*Supplied information*:
>>

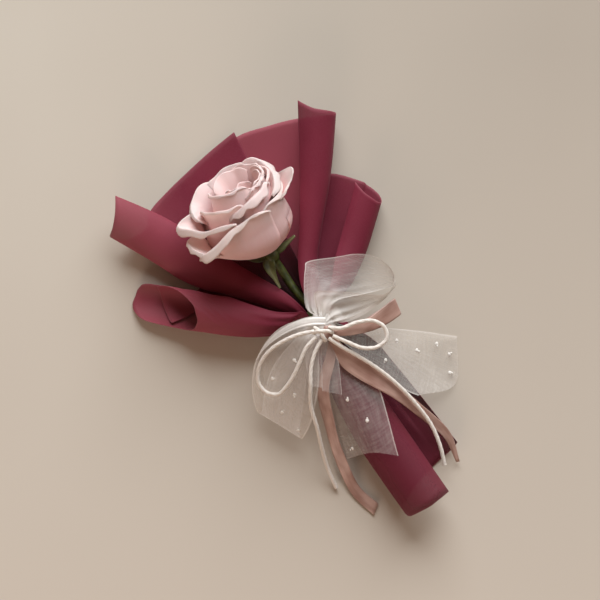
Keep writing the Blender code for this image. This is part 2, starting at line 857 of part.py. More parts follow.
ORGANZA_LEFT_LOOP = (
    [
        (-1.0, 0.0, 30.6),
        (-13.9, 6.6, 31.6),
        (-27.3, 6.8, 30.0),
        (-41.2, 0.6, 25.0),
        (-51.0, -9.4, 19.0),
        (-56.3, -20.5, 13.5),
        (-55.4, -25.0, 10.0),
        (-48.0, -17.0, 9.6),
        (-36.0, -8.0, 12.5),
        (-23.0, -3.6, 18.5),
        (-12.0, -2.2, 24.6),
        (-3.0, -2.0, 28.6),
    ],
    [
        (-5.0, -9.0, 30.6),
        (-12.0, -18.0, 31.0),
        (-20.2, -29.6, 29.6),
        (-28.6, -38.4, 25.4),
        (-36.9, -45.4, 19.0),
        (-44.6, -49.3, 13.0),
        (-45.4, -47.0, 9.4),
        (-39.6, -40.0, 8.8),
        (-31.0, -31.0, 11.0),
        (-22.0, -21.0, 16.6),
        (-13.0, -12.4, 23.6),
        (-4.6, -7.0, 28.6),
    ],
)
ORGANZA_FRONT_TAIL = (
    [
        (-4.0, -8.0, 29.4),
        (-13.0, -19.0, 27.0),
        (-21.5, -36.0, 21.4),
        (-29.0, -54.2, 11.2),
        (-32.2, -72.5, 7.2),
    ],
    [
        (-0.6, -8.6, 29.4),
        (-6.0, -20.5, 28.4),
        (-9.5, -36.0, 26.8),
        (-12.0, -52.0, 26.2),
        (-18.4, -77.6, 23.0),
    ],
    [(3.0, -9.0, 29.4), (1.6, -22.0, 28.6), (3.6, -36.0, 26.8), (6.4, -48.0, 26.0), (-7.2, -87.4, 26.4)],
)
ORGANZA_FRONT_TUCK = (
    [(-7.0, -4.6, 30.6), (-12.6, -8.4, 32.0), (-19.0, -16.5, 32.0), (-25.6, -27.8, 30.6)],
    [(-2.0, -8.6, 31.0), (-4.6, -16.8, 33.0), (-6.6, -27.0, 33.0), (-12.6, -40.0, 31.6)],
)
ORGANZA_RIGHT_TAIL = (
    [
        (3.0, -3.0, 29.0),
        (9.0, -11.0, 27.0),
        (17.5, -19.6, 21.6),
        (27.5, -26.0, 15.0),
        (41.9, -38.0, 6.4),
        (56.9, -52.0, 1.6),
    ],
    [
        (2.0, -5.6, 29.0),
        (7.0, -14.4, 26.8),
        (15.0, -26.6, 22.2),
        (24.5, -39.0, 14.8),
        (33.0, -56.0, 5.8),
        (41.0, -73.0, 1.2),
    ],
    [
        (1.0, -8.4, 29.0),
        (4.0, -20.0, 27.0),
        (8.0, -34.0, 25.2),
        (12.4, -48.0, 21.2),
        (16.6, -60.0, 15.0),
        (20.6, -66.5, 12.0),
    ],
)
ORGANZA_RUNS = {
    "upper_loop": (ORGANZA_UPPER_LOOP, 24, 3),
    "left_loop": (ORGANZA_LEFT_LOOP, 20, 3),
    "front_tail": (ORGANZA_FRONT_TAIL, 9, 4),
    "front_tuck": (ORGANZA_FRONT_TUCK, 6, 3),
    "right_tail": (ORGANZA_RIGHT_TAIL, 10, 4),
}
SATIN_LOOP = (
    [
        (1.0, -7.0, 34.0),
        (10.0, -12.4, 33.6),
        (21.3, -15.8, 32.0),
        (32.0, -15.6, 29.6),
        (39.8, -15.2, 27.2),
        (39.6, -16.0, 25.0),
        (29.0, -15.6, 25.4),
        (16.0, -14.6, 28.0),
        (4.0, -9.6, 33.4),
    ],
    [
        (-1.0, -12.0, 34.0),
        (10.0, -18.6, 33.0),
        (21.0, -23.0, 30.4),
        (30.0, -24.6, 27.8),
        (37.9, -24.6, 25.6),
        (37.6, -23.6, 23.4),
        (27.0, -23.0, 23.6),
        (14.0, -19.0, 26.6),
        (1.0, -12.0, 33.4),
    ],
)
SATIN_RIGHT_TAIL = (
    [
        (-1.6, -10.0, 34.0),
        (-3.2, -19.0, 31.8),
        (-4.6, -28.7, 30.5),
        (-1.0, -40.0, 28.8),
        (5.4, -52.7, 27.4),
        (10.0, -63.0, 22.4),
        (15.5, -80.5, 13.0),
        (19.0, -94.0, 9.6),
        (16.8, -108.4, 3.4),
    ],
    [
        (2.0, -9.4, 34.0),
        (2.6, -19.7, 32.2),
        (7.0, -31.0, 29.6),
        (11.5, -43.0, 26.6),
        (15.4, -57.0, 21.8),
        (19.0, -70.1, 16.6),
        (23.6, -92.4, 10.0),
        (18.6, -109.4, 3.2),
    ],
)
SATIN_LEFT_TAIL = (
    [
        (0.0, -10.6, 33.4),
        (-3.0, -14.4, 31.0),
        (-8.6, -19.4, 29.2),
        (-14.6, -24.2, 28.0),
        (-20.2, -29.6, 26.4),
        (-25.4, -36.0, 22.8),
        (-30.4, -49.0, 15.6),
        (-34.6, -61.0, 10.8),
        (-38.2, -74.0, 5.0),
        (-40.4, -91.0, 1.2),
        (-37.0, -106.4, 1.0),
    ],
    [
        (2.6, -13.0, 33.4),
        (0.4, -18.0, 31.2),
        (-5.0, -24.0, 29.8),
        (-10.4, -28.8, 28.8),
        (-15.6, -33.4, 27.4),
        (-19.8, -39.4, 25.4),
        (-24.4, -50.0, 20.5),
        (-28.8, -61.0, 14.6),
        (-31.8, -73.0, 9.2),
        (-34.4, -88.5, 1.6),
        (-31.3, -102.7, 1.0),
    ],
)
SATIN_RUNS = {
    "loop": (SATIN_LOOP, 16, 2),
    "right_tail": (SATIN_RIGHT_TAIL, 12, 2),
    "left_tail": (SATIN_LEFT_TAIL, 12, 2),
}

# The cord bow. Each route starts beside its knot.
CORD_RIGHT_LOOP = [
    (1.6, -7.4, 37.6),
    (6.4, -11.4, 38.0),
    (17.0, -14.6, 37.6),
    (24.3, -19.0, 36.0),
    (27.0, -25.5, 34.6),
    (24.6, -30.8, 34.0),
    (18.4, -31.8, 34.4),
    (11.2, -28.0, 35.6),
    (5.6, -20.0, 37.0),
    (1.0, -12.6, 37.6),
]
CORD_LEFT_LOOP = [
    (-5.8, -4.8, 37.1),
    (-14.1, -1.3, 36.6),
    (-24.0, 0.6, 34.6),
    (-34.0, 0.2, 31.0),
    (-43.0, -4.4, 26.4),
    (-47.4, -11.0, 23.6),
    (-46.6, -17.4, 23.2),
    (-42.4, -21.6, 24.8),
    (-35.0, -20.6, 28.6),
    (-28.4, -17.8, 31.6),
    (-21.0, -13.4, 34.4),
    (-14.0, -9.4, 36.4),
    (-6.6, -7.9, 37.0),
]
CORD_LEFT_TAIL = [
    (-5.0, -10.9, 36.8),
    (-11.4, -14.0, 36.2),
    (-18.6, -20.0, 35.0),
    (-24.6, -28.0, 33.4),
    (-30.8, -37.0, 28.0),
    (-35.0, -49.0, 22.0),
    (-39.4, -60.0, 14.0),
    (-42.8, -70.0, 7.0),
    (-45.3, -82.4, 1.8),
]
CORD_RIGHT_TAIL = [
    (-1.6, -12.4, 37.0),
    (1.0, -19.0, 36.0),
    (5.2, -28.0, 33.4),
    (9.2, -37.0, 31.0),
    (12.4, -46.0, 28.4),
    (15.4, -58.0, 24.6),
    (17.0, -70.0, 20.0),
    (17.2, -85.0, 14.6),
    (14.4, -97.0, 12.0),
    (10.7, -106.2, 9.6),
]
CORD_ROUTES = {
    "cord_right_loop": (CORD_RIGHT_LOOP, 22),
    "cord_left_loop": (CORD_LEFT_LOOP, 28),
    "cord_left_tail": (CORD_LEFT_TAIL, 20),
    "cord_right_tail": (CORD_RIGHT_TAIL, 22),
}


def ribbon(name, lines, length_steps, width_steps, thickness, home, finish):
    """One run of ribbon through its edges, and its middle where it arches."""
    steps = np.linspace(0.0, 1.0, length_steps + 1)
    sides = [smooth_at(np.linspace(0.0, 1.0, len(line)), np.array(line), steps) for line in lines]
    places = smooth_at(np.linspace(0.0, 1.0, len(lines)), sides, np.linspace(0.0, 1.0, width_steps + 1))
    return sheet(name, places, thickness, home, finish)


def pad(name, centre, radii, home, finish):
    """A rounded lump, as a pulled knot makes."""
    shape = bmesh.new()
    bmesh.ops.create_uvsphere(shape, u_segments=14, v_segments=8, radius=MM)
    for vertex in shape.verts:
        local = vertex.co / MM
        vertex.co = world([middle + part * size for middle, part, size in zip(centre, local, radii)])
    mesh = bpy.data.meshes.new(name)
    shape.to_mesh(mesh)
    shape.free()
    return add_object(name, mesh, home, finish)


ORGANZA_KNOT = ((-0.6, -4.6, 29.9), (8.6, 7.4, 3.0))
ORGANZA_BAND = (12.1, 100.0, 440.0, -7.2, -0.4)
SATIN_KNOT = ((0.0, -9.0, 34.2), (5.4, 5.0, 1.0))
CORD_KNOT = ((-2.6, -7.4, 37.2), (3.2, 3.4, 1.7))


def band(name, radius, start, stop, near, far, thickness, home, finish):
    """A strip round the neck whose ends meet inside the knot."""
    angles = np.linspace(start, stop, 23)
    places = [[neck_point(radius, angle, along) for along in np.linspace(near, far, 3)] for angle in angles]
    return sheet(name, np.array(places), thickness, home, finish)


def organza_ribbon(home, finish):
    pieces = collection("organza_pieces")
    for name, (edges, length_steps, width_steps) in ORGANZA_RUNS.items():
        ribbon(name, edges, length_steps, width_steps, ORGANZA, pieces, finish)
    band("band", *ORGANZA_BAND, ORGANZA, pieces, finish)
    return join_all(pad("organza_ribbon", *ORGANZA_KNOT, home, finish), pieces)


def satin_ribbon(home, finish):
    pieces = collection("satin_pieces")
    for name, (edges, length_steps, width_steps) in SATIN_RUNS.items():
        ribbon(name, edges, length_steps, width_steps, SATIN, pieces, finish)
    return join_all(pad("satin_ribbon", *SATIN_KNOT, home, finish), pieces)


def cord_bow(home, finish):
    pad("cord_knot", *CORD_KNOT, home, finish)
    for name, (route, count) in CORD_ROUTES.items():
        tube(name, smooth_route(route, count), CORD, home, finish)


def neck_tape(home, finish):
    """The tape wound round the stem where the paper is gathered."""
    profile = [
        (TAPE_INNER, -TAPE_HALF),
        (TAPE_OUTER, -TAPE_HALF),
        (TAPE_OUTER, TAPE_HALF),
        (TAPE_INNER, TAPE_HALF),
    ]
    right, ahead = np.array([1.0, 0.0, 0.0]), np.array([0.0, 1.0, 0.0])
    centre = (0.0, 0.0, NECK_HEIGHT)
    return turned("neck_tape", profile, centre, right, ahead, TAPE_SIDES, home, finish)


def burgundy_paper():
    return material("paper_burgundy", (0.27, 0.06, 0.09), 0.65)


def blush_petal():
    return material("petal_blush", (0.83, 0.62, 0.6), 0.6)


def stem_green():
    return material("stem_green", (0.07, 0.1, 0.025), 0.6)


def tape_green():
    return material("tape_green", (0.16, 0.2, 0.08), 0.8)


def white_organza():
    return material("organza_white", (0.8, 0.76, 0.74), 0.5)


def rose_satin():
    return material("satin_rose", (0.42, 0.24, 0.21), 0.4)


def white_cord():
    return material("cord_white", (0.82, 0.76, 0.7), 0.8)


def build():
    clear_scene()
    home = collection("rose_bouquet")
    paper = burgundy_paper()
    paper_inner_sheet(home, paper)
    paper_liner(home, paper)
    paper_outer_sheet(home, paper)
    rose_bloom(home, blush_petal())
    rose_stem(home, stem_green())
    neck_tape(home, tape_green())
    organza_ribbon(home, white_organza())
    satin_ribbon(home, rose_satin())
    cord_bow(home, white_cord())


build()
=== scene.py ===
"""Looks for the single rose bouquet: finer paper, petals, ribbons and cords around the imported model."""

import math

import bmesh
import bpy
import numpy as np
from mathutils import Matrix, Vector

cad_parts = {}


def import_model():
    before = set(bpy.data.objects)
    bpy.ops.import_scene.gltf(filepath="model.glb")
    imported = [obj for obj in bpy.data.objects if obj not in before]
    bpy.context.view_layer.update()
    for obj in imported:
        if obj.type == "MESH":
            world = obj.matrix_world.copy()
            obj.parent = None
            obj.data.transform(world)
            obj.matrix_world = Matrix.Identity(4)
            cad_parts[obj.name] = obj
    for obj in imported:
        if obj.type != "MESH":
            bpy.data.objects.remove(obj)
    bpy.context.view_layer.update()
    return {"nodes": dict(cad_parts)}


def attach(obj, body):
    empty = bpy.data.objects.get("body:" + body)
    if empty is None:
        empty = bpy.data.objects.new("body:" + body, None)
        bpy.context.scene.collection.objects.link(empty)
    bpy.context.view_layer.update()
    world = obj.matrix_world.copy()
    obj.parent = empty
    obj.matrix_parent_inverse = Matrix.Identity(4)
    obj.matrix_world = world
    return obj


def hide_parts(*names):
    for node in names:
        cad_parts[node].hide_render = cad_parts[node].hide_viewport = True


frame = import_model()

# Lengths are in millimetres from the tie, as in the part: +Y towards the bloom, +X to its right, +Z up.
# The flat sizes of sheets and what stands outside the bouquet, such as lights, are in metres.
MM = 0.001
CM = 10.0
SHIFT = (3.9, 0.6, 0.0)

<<

*The exercise*: Everything from the line containing "rose_stem(home, stem_green())" to the end of the data above should be quoted exactly, please, both ends included, and nothing outside that span.

*Written response*:
    rose_stem(home, stem_green())
    neck_tape(home, tape_green())
    organza_ribbon(home, white_organza())
    satin_ribbon(home, rose_satin())
    cord_bow(home, white_cord())


build()
=== scene.py ===
"""Looks for the single rose bouquet: finer paper, petals, ribbons and cords around the imported model."""

import math

import bmesh
import bpy
import numpy as np
from mathutils import Matrix, Vector

cad_parts = {}


def import_model():
    before = set(bpy.data.objects)
    bpy.ops.import_scene.gltf(filepath="model.glb")
    imported = [obj for obj in bpy.data.objects if obj not in before]
    bpy.context.view_layer.update()
    for obj in imported:
        if obj.type == "MESH":
            world = obj.matrix_world.copy()
            obj.parent = None
            obj.data.transform(world)
            obj.matrix_world = Matrix.Identity(4)
            cad_parts[obj.name] = obj
    for obj in imported:
        if obj.type != "MESH":
            bpy.data.objects.remove(obj)
    bpy.context.view_layer.update()
    return {"nodes": dict(cad_parts)}


def attach(obj, body):
    empty = bpy.data.objects.get("body:" + body)
    if empty is None:
        empty = bpy.data.objects.new("body:" + body, None)
        bpy.context.scene.collection.objects.link(empty)
    bpy.context.view_layer.update()
    world = obj.matrix_world.copy()
    obj.parent = empty
    obj.matrix_parent_inverse = Matrix.Identity(4)
    obj.matrix_world = world
    return obj


def hide_parts(*names):
    for node in names:
        cad_parts[node].hide_render = cad_parts[node].hide_viewport = True


frame = import_model()

# Lengths are in millimetres from the tie, as in the part: +Y towards the bloom, +X to its right, +Z up.
# The flat sizes of sheets and what stands outside the bouquet, such as lights, are in metres.
MM = 0.001
CM = 10.0
SHIFT = (3.9, 0.6, 0.0)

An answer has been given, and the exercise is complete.